┌──

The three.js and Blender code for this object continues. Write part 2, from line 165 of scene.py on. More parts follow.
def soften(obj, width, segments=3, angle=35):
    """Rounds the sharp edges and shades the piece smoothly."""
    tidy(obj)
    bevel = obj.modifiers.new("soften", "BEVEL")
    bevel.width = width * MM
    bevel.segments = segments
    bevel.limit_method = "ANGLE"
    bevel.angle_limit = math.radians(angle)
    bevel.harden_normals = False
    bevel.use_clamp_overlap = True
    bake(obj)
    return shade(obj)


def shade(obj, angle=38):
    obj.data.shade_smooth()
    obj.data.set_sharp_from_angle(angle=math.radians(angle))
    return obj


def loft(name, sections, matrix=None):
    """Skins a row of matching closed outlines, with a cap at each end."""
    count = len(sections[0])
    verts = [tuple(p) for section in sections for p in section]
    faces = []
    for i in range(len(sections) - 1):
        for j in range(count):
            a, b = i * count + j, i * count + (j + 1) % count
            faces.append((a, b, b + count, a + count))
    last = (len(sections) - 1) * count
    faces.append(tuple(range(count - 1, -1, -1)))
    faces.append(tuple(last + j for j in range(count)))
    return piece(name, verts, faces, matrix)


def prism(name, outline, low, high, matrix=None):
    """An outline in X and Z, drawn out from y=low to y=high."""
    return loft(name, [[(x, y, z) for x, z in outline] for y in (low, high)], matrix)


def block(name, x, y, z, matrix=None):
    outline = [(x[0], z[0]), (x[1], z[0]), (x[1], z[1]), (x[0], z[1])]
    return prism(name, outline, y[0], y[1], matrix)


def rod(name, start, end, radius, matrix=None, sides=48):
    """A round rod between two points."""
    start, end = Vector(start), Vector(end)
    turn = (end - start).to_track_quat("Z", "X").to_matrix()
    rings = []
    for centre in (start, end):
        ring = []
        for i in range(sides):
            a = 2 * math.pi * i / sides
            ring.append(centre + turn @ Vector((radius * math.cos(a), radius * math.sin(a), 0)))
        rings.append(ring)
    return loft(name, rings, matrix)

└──

Written problem: Extract the data exactly as given.

Solution to the exercise:
The three.js and Blender code for this object continues. Write part 2, from line 165 of scene.py on. More parts follow.
def soften(obj, width, segments=3, angle=35):
    """Rounds the sharp edges and shades the piece smoothly."""
    tidy(obj)
    bevel = obj.modifiers.new("soften", "BEVEL")
    bevel.width = width * MM
    bevel.segments = segments
    bevel.limit_method = "ANGLE"
    bevel.angle_limit = math.radians(angle)
    bevel.harden_normals = False
    bevel.use_clamp_overlap = True
    bake(obj)
    return shade(obj)


def shade(obj, angle=38):
    obj.data.shade_smooth()
    obj.data.set_sharp_from_angle(angle=math.radians(angle))
    return obj


def loft(name, sections, matrix=None):
    """Skins a row of matching closed outlines, with a cap at each end."""
    count = len(sections[0])
    verts = [tuple(p) for section in sections for p in section]
    faces = []
    for i in range(len(sections) - 1):
        for j in range(count):
            a, b = i * count + j, i * count + (j + 1) % count
            faces.append((a, b, b + count, a + count))
    last = (len(sections) - 1) * count
    faces.append(tuple(range(count - 1, -1, -1)))
    faces.append(tuple(last + j for j in range(count)))
    return piece(name, verts, faces, matrix)


def prism(name, outline, low, high, matrix=None):
    """An outline in X and Z, drawn out from y=low to y=high."""
    return loft(name, [[(x, y, z) for x, z in outline] for y in (low, high)], matrix)


def block(name, x, y, z, matrix=None):
    outline = [(x[0], z[0]), (x[1], z[0]), (x[1], z[1]), (x[0], z[1])]
    return prism(name, outline, y[0], y[1], matrix)


def rod(name, start, end, radius, matrix=None, sides=48):
    """A round rod between two points."""
    start, end = Vector(start), Vector(end)
    turn = (end - start).to_track_quat("Z", "X").to_matrix()
    rings = []
    for centre in (start, end):
        ring = []
        for i in range(sides):
            a = 2 * math.pi * i / sides
            ring.append(centre + turn @ Vector((radius * math.cos(a), radius * math.sin(a), 0)))
        rings.append(ring)
    return loft(name, rings, matrix)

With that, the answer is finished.